Start of Data lines

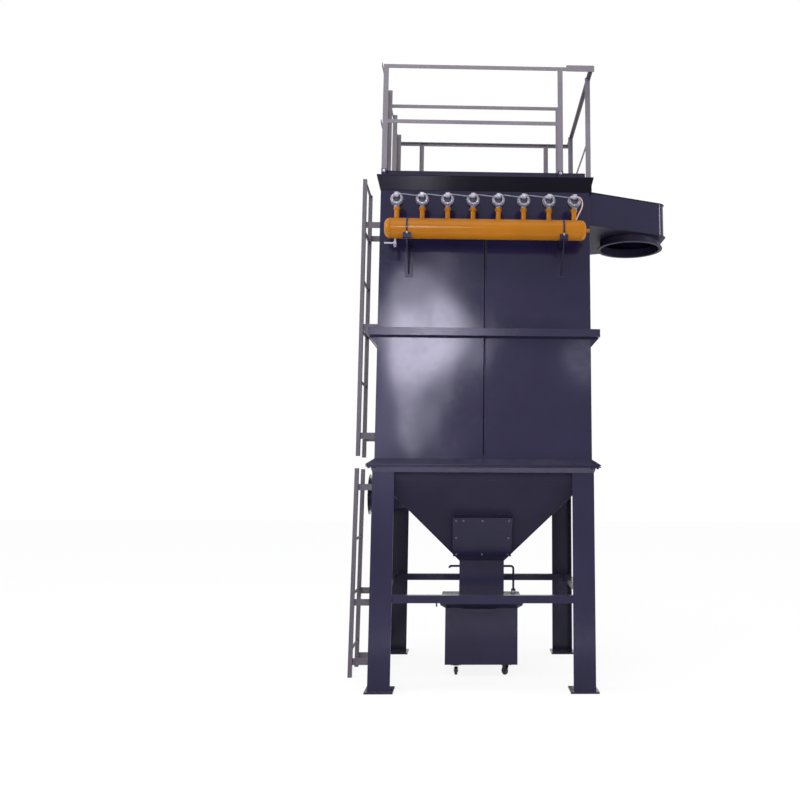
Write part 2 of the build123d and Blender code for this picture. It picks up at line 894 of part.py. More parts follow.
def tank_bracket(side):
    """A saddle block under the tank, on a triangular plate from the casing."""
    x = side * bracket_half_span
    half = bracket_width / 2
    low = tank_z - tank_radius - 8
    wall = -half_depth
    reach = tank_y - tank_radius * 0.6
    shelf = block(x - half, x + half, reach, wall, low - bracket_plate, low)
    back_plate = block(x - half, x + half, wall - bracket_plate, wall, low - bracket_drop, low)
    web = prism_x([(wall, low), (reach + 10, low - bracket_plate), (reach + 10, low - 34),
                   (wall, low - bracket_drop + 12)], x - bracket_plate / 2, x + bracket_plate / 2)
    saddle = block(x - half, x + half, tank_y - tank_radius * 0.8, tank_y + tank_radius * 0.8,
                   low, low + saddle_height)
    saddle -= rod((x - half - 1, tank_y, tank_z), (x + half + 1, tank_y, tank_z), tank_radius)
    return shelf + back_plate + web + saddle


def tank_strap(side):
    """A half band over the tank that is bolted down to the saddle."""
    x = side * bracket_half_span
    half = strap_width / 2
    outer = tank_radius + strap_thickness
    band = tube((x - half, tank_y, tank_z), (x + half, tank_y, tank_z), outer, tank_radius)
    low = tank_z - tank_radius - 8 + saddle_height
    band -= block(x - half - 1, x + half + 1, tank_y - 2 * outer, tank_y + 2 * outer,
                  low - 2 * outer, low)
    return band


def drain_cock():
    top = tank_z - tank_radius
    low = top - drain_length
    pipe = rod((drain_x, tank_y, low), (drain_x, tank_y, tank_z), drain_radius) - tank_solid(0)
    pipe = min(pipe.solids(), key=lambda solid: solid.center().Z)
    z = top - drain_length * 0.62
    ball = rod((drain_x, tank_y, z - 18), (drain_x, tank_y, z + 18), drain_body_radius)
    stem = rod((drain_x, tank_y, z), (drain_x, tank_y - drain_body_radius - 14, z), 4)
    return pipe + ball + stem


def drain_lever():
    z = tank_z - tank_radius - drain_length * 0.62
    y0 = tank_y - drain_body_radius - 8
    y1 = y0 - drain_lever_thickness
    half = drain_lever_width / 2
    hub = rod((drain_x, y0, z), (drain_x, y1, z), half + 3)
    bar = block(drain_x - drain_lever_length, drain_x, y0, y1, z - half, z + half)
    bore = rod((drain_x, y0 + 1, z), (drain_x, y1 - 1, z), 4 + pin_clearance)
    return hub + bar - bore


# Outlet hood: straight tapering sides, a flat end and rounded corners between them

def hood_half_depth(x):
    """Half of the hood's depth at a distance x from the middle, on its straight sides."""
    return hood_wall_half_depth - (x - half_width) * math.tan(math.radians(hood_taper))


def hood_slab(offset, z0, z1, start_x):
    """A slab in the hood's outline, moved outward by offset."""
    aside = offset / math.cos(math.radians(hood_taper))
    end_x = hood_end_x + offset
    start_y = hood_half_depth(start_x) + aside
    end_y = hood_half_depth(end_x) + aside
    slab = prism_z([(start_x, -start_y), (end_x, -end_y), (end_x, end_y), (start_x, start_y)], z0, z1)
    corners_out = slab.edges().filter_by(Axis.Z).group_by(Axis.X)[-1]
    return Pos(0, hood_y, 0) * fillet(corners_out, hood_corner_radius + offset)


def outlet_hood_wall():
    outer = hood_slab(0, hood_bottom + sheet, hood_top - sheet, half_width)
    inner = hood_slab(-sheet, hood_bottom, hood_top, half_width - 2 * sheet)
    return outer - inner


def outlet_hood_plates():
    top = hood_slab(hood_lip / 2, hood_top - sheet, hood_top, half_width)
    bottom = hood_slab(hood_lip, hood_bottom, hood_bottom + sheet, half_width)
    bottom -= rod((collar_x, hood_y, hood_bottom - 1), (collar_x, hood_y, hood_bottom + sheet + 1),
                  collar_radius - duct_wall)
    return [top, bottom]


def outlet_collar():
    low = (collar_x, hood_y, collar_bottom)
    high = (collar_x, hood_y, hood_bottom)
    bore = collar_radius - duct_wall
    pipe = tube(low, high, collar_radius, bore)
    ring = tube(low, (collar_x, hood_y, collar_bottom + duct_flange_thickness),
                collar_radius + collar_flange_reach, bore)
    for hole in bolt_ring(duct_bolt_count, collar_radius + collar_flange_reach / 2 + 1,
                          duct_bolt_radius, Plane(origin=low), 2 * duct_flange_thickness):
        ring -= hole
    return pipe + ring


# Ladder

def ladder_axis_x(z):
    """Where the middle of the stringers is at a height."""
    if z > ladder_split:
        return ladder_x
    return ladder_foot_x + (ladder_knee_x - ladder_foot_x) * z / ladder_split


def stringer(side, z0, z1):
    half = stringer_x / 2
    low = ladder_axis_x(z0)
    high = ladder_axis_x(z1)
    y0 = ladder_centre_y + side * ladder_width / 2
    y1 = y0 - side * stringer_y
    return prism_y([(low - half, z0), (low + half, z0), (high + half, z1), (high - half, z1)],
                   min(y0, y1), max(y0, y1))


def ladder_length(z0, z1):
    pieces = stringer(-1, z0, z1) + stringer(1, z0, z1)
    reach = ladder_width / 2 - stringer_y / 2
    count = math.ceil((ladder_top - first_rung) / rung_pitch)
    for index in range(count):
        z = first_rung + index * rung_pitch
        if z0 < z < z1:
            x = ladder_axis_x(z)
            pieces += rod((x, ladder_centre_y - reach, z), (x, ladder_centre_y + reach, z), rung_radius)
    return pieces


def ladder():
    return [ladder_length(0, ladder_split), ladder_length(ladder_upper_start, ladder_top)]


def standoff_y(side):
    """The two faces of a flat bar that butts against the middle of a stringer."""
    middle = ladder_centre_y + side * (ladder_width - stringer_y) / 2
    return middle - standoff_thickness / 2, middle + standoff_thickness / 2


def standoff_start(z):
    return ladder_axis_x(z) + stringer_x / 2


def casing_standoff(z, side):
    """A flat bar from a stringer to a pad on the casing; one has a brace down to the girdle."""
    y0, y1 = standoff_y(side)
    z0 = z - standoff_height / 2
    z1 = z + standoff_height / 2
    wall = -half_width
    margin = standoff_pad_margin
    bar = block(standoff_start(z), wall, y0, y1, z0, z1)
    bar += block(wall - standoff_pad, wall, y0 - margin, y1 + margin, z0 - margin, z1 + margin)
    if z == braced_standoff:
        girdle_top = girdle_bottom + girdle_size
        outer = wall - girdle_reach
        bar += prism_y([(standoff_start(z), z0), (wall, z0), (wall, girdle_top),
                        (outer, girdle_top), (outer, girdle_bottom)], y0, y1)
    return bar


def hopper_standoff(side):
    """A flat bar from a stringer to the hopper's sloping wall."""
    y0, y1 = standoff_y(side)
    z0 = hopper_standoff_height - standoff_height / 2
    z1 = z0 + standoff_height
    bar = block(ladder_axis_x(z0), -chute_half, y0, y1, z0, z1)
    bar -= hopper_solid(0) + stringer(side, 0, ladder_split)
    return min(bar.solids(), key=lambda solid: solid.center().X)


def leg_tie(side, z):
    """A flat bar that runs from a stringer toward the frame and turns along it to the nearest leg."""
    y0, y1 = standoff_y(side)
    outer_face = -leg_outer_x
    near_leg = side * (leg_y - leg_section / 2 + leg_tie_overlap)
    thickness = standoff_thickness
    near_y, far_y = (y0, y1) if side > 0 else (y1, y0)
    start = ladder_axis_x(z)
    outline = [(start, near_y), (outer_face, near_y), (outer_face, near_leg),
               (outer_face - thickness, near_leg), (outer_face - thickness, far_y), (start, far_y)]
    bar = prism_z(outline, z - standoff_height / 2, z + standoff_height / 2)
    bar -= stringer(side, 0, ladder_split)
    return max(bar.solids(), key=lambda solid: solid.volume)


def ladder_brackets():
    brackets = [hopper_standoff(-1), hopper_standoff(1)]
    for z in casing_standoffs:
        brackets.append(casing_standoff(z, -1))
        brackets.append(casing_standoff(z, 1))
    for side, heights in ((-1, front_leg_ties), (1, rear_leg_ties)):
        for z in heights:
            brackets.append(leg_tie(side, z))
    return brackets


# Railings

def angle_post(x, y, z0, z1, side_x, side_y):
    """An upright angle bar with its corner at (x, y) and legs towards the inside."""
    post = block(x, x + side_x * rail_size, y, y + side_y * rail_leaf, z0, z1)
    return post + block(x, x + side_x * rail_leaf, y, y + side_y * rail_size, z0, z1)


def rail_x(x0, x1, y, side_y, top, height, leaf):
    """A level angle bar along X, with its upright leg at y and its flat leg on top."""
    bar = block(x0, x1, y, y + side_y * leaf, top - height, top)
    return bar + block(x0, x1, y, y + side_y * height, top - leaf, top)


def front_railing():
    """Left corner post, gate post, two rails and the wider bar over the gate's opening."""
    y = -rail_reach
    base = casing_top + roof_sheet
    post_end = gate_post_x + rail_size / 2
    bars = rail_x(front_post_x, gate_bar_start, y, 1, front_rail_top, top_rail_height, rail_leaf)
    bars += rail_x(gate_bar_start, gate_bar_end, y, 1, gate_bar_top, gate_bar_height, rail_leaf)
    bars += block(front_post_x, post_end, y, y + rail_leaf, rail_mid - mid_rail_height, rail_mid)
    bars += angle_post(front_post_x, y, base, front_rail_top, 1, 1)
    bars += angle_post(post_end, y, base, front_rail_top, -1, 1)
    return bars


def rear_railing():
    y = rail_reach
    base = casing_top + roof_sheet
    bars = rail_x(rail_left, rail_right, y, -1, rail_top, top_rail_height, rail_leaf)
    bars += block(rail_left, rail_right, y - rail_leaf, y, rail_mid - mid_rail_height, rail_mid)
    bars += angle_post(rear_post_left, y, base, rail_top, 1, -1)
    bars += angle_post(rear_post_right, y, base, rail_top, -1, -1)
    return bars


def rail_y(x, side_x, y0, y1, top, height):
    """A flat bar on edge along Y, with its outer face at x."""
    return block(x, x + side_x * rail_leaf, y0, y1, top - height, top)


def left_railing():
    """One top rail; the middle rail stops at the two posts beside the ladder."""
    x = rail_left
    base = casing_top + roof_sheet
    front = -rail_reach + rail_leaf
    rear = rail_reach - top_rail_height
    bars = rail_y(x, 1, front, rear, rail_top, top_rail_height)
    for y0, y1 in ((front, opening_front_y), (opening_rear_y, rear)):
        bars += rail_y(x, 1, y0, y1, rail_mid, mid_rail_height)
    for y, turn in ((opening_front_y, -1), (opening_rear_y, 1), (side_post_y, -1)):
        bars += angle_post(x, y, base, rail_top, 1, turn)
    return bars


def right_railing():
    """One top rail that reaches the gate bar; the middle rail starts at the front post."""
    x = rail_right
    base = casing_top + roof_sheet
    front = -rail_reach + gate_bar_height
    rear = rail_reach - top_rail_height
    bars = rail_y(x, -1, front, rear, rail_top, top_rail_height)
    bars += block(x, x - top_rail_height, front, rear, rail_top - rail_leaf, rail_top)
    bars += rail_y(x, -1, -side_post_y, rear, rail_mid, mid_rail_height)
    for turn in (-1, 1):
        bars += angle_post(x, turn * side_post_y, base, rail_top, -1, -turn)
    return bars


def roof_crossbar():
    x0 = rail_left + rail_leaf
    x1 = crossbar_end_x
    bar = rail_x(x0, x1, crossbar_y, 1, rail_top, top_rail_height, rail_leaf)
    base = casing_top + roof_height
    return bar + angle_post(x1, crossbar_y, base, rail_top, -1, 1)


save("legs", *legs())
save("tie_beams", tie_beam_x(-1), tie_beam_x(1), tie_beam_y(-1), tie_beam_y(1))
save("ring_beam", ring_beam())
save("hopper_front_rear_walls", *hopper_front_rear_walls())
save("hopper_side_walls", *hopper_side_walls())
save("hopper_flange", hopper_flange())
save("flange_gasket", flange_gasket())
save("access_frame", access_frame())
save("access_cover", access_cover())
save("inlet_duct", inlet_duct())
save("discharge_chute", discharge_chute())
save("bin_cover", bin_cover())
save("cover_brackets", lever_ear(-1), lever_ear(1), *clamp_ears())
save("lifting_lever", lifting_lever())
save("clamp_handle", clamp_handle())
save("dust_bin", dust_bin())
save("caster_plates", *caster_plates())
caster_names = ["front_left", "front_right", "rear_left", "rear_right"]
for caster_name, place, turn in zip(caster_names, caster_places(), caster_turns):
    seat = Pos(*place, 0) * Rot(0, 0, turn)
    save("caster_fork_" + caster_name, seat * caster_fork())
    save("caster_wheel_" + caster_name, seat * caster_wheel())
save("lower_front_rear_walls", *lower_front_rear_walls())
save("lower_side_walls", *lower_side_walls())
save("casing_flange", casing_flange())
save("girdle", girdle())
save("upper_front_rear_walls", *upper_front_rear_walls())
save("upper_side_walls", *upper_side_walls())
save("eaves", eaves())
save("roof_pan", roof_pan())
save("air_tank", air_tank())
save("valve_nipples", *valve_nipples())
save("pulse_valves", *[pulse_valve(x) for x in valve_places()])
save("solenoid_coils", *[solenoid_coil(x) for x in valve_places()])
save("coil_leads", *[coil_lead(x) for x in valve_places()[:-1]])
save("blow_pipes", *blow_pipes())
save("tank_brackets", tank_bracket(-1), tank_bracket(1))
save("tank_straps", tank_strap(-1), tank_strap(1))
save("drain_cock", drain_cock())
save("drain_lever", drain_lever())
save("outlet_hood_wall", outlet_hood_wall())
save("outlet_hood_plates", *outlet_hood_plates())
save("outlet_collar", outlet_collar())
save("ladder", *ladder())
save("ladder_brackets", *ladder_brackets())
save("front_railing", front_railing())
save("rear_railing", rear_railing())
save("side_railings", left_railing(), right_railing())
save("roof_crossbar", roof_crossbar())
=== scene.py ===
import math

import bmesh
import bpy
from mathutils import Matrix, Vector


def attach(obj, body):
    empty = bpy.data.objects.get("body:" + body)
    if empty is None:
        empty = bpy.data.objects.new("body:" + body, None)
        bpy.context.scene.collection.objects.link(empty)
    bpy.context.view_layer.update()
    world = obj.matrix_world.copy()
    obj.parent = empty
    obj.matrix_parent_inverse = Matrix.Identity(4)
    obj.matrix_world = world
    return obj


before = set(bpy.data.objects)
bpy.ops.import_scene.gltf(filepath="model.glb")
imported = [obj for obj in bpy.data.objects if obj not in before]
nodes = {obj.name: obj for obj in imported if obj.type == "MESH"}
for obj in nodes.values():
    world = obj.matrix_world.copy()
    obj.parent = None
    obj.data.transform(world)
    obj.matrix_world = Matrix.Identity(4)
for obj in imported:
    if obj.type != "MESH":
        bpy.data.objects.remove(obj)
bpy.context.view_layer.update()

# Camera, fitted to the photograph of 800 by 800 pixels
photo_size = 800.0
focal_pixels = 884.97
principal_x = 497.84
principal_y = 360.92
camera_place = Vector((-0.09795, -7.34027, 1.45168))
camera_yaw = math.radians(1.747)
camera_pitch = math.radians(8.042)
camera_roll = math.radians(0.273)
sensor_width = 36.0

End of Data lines

**Required work**:
Extract the lines above, from the first one through the one containing "return shelf + back_plate + web + saddle", and return only those, unchanged.

**The response**:
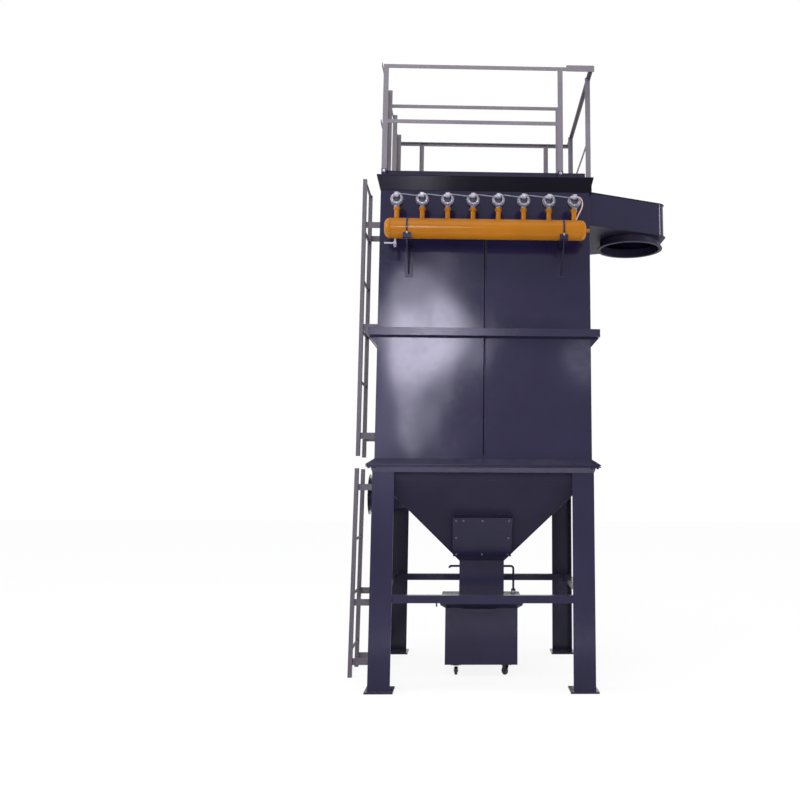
Write part 2 of the build123d and Blender code for this picture. It picks up at line 894 of part.py. More parts follow.
def tank_bracket(side):
    """A saddle block under the tank, on a triangular plate from the casing."""
    x = side * bracket_half_span
    half = bracket_width / 2
    low = tank_z - tank_radius - 8
    wall = -half_depth
    reach = tank_y - tank_radius * 0.6
    shelf = block(x - half, x + half, reach, wall, low - bracket_plate, low)
    back_plate = block(x - half, x + half, wall - bracket_plate, wall, low - bracket_drop, low)
    web = prism_x([(wall, low), (reach + 10, low - bracket_plate), (reach + 10, low - 34),
                   (wall, low - bracket_drop + 12)], x - bracket_plate / 2, x + bracket_plate / 2)
    saddle = block(x - half, x + half, tank_y - tank_radius * 0.8, tank_y + tank_radius * 0.8,
                   low, low + saddle_height)
    saddle -= rod((x - half - 1, tank_y, tank_z), (x + half + 1, tank_y, tank_z), tank_radius)
    return shelf + back_plate + web + saddle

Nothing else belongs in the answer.